The Normal School was exclusively a boys’ school, but its affiliated schools enrolled girls as well. One of these affiliated schools later developed into the most prominent secondary school for girls in colonial Taiwan. Some of its graduates also devoted themselves to work in primary education, thus becoming the pioneering female professionals in Taiwan. 8
A girls’ classroom of the Affiliated School of the Normal School (1908)
Source: Ide (1997 ), Front matters.
The Institutionalization of the Normal Education in Taiwan
The Normal School was renamed the Taihoku Normal School 臺北師範學校 in 1919. Over the course of the following nine decades, the name of the Taihoku/Taipei Normal (School/College) had a renowned place in Taiwan’s education system. Hundreds of teachers were trained there to eventually work in primary schools from the Japanese colonial era to the post-war era. At the end of World War II, Taiwan changed hands from the Japanese to the Chinese, which also meant a change of language, and Taihoku became Taipei. The students and graduates of Taihoku Normal adapted themselves to the post-war situation by learning Mandarin Chinese. The post-war Taipei Normal was also transformed into a center to promote this new official language. 9
Despite the change in language, the strict discipline of Taipei Normal did not change much in the post-war era. All students were required to live in the dormitory, which was under militarized control until the late 1980s. The influence of this discipline on the Taiwanese society requires further investigation. Moreover, Taipei Normal contributed to an increase in female teachers in primary schools. The number of female students and graduates increased steadily throughout the post-war era, and this had large effects on the gender distribution of teachers in primary education by the late twentieth century.

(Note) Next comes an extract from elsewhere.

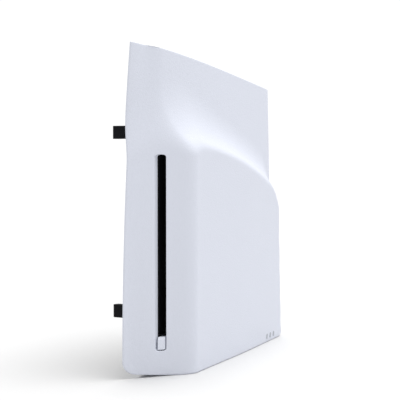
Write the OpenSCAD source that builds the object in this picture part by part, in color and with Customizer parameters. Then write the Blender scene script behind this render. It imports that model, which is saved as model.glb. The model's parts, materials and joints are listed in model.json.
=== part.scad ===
// Detachable disc drive for a slim upright console: a moulded outer cover over a slot-loading drive.
// X is the thickness, with the outer face on +X and the hooks on -X. -Y is the front edge, Z is up.

/* [Cover] */
// Height of the cover's front top corner
cover_h = 230.9; // [200:0.1:260]
// Depth from the front edge to the rear edge
cover_d = 217; // [190:1:240]
// Distance from the hooks' mid plane to the hump's flat outer face
half_w = 29; // [24:0.5:34]
// Full wall thickness of the cover
wall = 2.2; // [1.6:0.1:3]
// Wall thickness at the thin front and top edges
thin_wall = 0.8; // [0.6:0.1:1.6]
// Fall of the top edge per millimetre of depth
top_fall = 0.093; // [0:0.001:0.2]

/* [Disc slot] */
// Lower end of the opening, which also takes the eject button
slot_z0 = 17.9; // [15:0.1:25]
// Upper end of the opening
slot_z1 = 154.7; // [140:0.1:165]
// Width of the opening
slot_w = 5.8; // [4:0.1:8]
// Mid plane of the opening
slot_x = 7.1; // [5:0.05:9]
// Mid plane of a loaded disc
disc_x = 7.65; // [5:0.05:10]
// Height of the spindle above the desk
disc_z = 92; // [80:0.5:100]
// Corner radius of the opening
slot_r = 1.8; // [1:0.1:2.5]
// Top of the eject button
button_z1 = 27.5; // [26:0.05:32]
// Gap below the eject button
button_gap = 0.75; // [0.3:0.05:1]

/* [Drive] */
// Front, rear, lower and upper sides of the drive's case
case_y0 = -71.5; // [-76:0.5:-60]
case_y1 = 82; // [70:0.5:90]
case_z0 = 20; // [16:0.5:26]
case_z1 = 164; // [158:0.5:170]
// Outer face of the drive's lid
case_x1 = 16.4; // [14:0.1:18]
// Sheet thickness of the case
sheet = 1; // [0.6:0.1:1.6]
// Lowered angle of the spindle frame, in degrees
drop_a = 2.5; // [1:0.1:4]
// Raised angle of the clamp arm, in degrees
lift_a = 1.9; // [1:0.1:3]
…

Source: National Taipei University of Education
Educational reform in the 1990s significantly changed Taipei Normal. Normal institutes were no longer dominant in the training of teachers, and they all struggled to transform into comprehensive universities to maintain their competitiveness in the higher-education market. Thus, National Taipei Normal College 國立臺北師範學院 became a comprehensive institute with emphasis on education and renamed itself National Taipei University of Education 國立臺北教育大學 in 2005.

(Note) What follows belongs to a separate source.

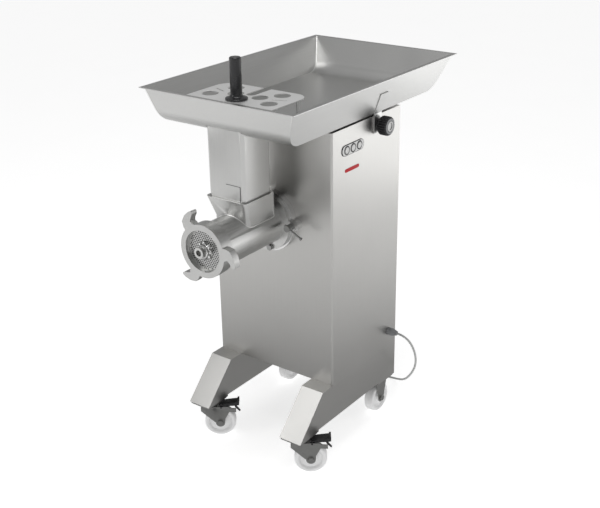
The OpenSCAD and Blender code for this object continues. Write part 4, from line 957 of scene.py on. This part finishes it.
class GRINDER_OT_controls(bpy.types.Operator):
    """Make the buttons, the lock knob and the plain colour bar, and finish the gland and the tab"""

    bl_idname = "grinder.controls"
    bl_label = "Controls"

    def execute(self, context):
        soften_nodes(["button_plate"], 0.0005, MATERIALS["light"])
        self.outline()
        for name in ("start_button", "stop_button", "reverse_button"):
            self.button(name)
        self.knob()
        soften_nodes(["knob_insert"], 0.0007, MATERIALS["screw"])
        soften_nodes(["cable_gland"], 0.0007, MATERIALS["grey"])
        soften_nodes(["lock_tab"], 0.0006, MATERIALS["tray"])
        self.badge()
        return {"FINISHED"}

    @staticmethod
    def outline(bead=0.0011):
        """Dark outline round the button plate: a stadium of two half circles."""
        low, high = box("button_plate")
        y0, z0 = (low[1:] + high[1:]) / 2
        half_l, half_h = (high[1:] - low[1:]) / 2
        a = np.linspace(-np.pi / 2, np.pi / 2, 20)
        mid = half_l - half_h
        right = np.stack([y0 + mid + half_h * np.cos(a), z0 + half_h * np.sin(a)], 1)
        left = np.stack([y0 - mid - half_h * np.cos(a[::-1]), z0 + half_h * np.sin(a[::-1])], 1)
        loop = np.vstack([right, left])
        path = np.stack([np.full(len(loop), low[0] + bead), loop[:, 0], loop[:, 1]], 1)
        edge = swept("plate_outline", path, bead, sides=8, closed=True)
        dress(edge, MATERIALS["outline"], "frame")

    @staticmethod
    def button(name, radius=0.010):
        """A push-button's bezel on the plate, and its dished cap with the flange behind the plate."""
        face = box("button_plate")[1][0]
        low, high = box(name)
        _, y, z = (low + high) / 2
        bezel = turned(name + "_bezel", rounded([
            (radius + 0.0005, -0.0006), (radius + 0.0032, -0.0006), (radius + 0.0032, 0.0008),
            (radius + 0.0018, 0.0016), (radius + 0.0005, 0.0010), (radius + 0.0005, -0.0006)],
            0.0004, 4), (face, y, z), (1, 0, 0), steps=48)
        dress(bezel, MATERIALS["outline"], "frame")
        depth = high[0] - low[0]
        cap = turned(name + "_cap", rounded([
            (0, 0), (0.012, 0), (0.012, 0.002), (radius, 0.0021), (radius, depth - 0.0012),
            (radius - 0.0015, depth), (radius * 0.5, depth - 0.0006), (0, depth - 0.0009)],
            0.0008, 4), (low[0], y, z), (1, 0, 0), steps=48)
        dress(cap, MATERIALS["light"], name, name)

    @staticmethod
    def knob():
        """The fluted lock knob and the plain ring in its face."""
        low, high = box("lock_knob")
        _, y, z = (low + high) / 2
        r = (high[2] - low[2]) / 2
        length = high[0] - low[0]
        profile = [
            (0.0052, 0, 0), (r * 0.62, 0, 0), (r * 0.62, 0.006, 0), (r * 0.7, 0.0075, 0.2),
            (r * 0.9, 0.0085, 0.6), (r * 0.97, 0.0105, 1), (r, 0.013, 1), (r, 0.018, 1),
            (r, length - 0.007, 1), (r * 0.985, length - 0.004, 1), (r * 0.93, length - 0.0016, 0.6),
            (r * 0.86, length - 0.0004, 0.2), (r * 0.78, length, 0), (r * 0.56, length - 0.001, 0),
            (r * 0.55, length - 0.0035, 0), (0.0052, length - 0.004, 0), (0.0052, 0, 0)]
        grip = turned("lock_knob_grip", profile, (low[0], y, z), (1, 0, 0),
                      steps=288, flute=0.0034, flutes=24, smooth_angle=50)
        dress(grip, MATERIALS["black"], "lock_knob", "lock_knob")
        ring = turned("lock_knob_ring", rounded([
            (r * 0.56, length - 0.003), (r * 0.78, length - 0.001), (r * 0.80, length + 0.0006),
            (r * 0.6, length + 0.0008), (r * 0.56, length - 0.0005), (r * 0.56, length - 0.003)],
            0.0005, 4), (low[0], y, z), (1, 0, 0), steps=64)
        dress(ring, MATERIALS["grey"], "lock_knob")

    @staticmethod
    def badge(half_length=0.036, half_height=0.0055, power=6.0):
        """Plain colour bar on the side panel, with a super-ellipse outline:
        |y / half_length|^power + |z / half_height|^power = 1."""
        plate = box("button_plate")[0]
        y0, z0 = plate[1] + 0.052, plate[2] - 0.046
        a = np.linspace(0, 2 * np.pi, 64, endpoint=False)
        scale = (np.abs(np.cos(a)) ** power + np.abs(np.sin(a)) ** power) ** (-1 / power)
        rim = np.stack([half_length * scale * np.cos(a), half_height * scale * np.sin(a)], 1)
        x0 = box("cabinet_shell")[1][0]
        layers = [(0, 1.0), (0.0005, 1.0), (0.0007, 0.97), (0.0007, 0.0)]
        points = np.array([[[x0 + h, y0 + y * k, z0 + z * k] for y, z in rim] for h, k in layers])
        sides = grid_faces(len(layers), len(rim), wrap_columns=True).tolist()
        bar = mesh_piece("plain_badge_bar", points.reshape(-1, 3), sides + [list(range(len(rim)))])
        dress(bar, MATERIALS["badge"], "frame")


# ---------------------------------------------------------------- cabinet

class GRINDER_OT_cabinet(bpy.types.Operator):
    """Break the edges of the cabinet and legs and add the rear louvres"""

    bl_idname = "grinder.cabinet"
    bl_label = "Cabinet and legs"

    def execute(self, context):
        soften_nodes(["left_leg", "right_leg"], 0.0016, MATERIALS["legs"])
        soften_nodes(["cabinet_shell"], 0.0006, MATERIALS["cabinet"])
        soften_nodes(["rear_cover"], 0.0005, MATERIALS["cabinet"])
        soften_nodes(["rear_screws"], 0.0006, MATERIALS["bright"])
        low, high = box("rear_cover")
        for group, start in (("low", low[2] + 0.060), ("high", high[2] - 0.200)):
            for i in range(8):
                self.hood("louvre_%s_%d" % (group, i), high[1], start + 0.016 * i)
        return {"FINISHED"}

    @staticmethod
    def hood(name, y, z):
        """Pressed hood over a slot: height above the panel h = H sin(pi v / 2) across and a half-cosine
        run-out at both ends; the lower lip stays open."""
        u = np.linspace(-1, 1, 25)
        v = np.linspace(0, 1, 9)
        ends = np.sqrt(np.maximum(0, 1 - np.abs(u) ** 8))
        rise = 0.0032 * np.sin(np.pi / 2 * v)[None, :] * ends[:, None]
        points = np.stack([np.broadcast_to((0.084 * u)[:, None], rise.shape), y + rise,
                           np.broadcast_to(z + 0.0055 - 0.009 * v, rise.shape)], -1)
        hood = mesh_piece(name, points.reshape(-1, 3), grid_faces(len(u), len(v)), smooth_angle=60)
        thick = hood.modifiers.new("sheet", "SOLIDIFY")
        thick.thickness = 0.0008
        thick.offset = 1.0
        dress(hood, MATERIALS["cabinet"], "frame")


# ---------------------------------------------------------------- castors

class GRINDER_OT_castors(bpy.types.Operator):
    """Turn the wheels and finish the forks, plates, bolts and brakes"""

    bl_idname = "grinder.castors"
    bl_label = "Castors"

    def execute(self, context):
        soften_nodes(["left_fork", "right_fork", "rear_forks"], 0.0007, MATERIALS["zinc"])
        soften_nodes(["castor_plates", "castor_bolts", "rear_axles"], 0.0005, MATERIALS["zinc"])
        soften_nodes(["left_brake", "right_brake"], 0.0011, MATERIALS["black"])
        spins = {joint["child"]: joint for joint in frame["joints"] if joint["name"].endswith("wheel_spin")}
        for name in ("left_wheel", "right_wheel", "rear_left_wheel", "rear_right_wheel"):
            centre, axis = np.array(spins[name]["pos_m"]), np.array(spins[name]["axis"])
            r, half, bore = 0.050, 0.016, 0.00605
            side = [(bore, -half - 0.0015), (0.0125, -half - 0.0015), (0.0160, -half + 0.0005),
                    (0.0185, -half + 0.0050), (0.0330, -half + 0.0058), (0.0372, -half + 0.0012),
                    (0.0400, -half), (0.0460, -half), (0.0488, -half + 0.0022), (r, -half + 0.0060)]
            profile = rounded(side + [(q, -d) for q, d in side[::-1]] + [side[0]], 0.0012, 4)
            wheel = turned(name + "_turned", profile, centre, axis, steps=96, smooth_angle=45)
            dress(wheel, MATERIALS["nylon"], name, name)
        return {"FINISHED"}


# ---------------------------------------------------------------- panel and registration

STEPS = ["stage", "finishes", "cord", "cabinet", "tray", "head", "feed", "controls", "castors"]


class GRINDER_PT_panel(bpy.types.Panel):
    """Steps that build the machine's looks"""

    bl_idname = "GRINDER_PT_panel"
    bl_label = "Meat Grinder"
    bl_space_type = "VIEW_3D"
    bl_region_type = "UI"
    bl_category = "Meat Grinder"

    def draw(self, context):
        for step in STEPS:
            self.layout.operator("grinder." + step)


CLASSES = (
    GrinderSizes, GrinderColours, GRINDER_OT_stage, GRINDER_OT_finishes, GRINDER_OT_cord,
    GRINDER_OT_cabinet, GRINDER_OT_tray, GRINDER_OT_head, GRINDER_OT_feed, GRINDER_OT_controls,
    GRINDER_OT_castors, GRINDER_PT_panel,
)


def register():
    for cls in CLASSES:
        bpy.utils.register_class(cls)
    bpy.types.Scene.grinder_sizes = bpy.props.PointerProperty(type=GrinderSizes)
    bpy.types.Scene.grinder_colours = bpy.props.PointerProperty(type=GrinderColours)


def unregister():
    del bpy.types.Scene.grinder_sizes
    del bpy.types.Scene.grinder_colours
    for cls in reversed(CLASSES):
        bpy.utils.unregister_class(cls)


def main():
    register()
    for step in STEPS:
        getattr(bpy.ops.grinder, step)()


if __name__ == "__main__":
    main()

A Longitudinal History of Taipei Normal
The flourishing discipline of Taiwan studies has, since the 1980s, produced much scholarship on Taipei Normal, its graduates, and other issues relevant to this institution. However, a longitudinal history of Taipei Normal that incorporates the state-of-the-art of Taiwan studies has not yet appeared. Professor Ho I-lin 何義麟 and I published an illustrated history of Taipei Normal in 2013, but this is far from a complete treatment.10 Although Patricia Tsurumi introduced the topic of education in Taiwan during the Japanese colonial period, she paid little attention to the importance of individual schools.11 The international academic community is not yet fully aware of the importance of Taipei Normal in modern Taiwan.
My planned work is to fill this gap. Taking account of the Normal School/Taipei Normal as an apparatus of Taiwan’s modernization, I will trace how the development of this educational institution and its graduates established the education system of modern Taiwan, which transformed the island into a meritocratic society in the modern sense. In this new society, the Taiwanese sought to develop an education for promotion in the social hierarchy, for mobility in the modernizing world, and even for the struggle for cultural enlightenment, liberation, and civil rights. Scientific concepts, such as hygiene, modern agriculture, and precise time-keeping, entered ordinary Taiwanese minds through this school.12 These transformations had led Taiwan to become a society distinct from its Chinese neighbor by 1945.

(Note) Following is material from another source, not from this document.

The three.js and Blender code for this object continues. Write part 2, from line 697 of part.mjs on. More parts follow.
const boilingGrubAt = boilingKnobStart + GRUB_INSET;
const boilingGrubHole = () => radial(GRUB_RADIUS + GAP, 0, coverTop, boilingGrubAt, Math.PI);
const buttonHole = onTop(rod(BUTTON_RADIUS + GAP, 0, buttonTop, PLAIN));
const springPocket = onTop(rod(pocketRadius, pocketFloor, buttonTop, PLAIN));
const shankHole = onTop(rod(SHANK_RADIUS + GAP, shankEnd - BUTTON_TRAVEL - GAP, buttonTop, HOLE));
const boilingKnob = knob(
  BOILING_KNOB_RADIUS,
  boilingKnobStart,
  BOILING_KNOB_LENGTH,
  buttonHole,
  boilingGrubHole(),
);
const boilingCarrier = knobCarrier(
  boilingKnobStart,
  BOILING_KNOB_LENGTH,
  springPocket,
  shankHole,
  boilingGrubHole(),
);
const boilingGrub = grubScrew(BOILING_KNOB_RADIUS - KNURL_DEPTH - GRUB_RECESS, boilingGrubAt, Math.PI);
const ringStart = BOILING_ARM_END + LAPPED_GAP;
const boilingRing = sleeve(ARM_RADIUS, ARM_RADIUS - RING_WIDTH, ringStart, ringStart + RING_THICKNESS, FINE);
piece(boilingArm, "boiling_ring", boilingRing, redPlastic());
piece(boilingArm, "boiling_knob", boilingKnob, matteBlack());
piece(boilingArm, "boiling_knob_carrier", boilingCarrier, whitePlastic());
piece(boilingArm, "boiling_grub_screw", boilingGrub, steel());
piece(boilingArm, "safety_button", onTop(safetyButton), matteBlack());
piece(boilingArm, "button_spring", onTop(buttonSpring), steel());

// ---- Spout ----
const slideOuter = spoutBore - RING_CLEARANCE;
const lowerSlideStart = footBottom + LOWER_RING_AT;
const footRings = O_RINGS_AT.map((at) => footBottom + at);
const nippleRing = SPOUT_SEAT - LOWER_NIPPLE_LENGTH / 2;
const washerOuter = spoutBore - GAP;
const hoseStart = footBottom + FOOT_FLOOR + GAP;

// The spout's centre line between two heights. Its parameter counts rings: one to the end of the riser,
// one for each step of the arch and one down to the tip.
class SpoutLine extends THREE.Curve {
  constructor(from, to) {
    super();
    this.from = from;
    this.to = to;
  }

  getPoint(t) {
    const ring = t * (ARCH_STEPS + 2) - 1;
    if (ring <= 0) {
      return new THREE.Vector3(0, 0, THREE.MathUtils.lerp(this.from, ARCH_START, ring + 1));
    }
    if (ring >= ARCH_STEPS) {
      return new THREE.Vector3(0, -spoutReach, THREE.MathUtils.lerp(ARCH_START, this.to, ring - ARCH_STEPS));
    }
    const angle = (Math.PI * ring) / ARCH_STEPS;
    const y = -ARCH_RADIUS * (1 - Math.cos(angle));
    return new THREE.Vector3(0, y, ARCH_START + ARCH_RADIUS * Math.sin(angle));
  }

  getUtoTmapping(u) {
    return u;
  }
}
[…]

After World War II, the Nationalist government inherited the existing education system and utilized it to control bodies, languages, and thoughts. Taipei Normal became a model to perform such holistic control. Beyond the militarized dormitory life, the administration of education also included authoritarian agendas, such as developing a national spirit and bringing civil-military integration into the other normal schools’ disciplinary education.13 Students at Taipei Normal internalized these disciplinary tactics as habits, and when they became primary school teachers, they passed down this harsh discipline to the next generation. This phenomenon created docile bodies to serve an authoritarian regime. Although militarized discipline is a dark side in the history of Taipei Normal, it is a feature of modernity particular to the Cold War era. An investigation of its legacy in the democratized Taiwan is worth further consideration.
Source: National Taipei University of Education
In short, the history of Taipei Normal embodies changes of the Taiwanese society in the course of nation-building after Taiwan’s separation from the Qing Empire. Due to its relationship to Taiwan’s modern history, a detailed longitudinal history of Taipei Normal will be a gateway to understanding the modernization of the island state.
Pioneers in Schooling
To the joint project “Taiwan als Pionier,” the history of Taipei Normal will supplement a historical background to each postdoctoral researcher’s topic. With the curricula, graduates were trained to lay down the foundation of Taiwan’s scientific notions, and they contributed to the formation of a modern society during the first half of the twentieth century. Moreover, the experiences of switching twice to new rulers’ languages also left a strong impression on these intellectuals’ minds, and their literary creations represented these impressions. Nevertheless, because language education has always been at the core of Taipei Normal’s curriculum, the transformed National Taipei University of Education is adapting this legacy to fulfill the demands of teaching languages to different target groups in Taiwan. The challenges include instruction in national languages (such as Taiwanese Hokkien, Hakka, and Formosan indigenous languages) and teaching new immigrants’ mother tongues to students. Such transformations echo the agenda to incorporate Taiwan into the developing new order in the Indo-Pacific region. Now is the time to reflect on the history of Taiwan’s modernization, and Taipei Normal is its embodiment.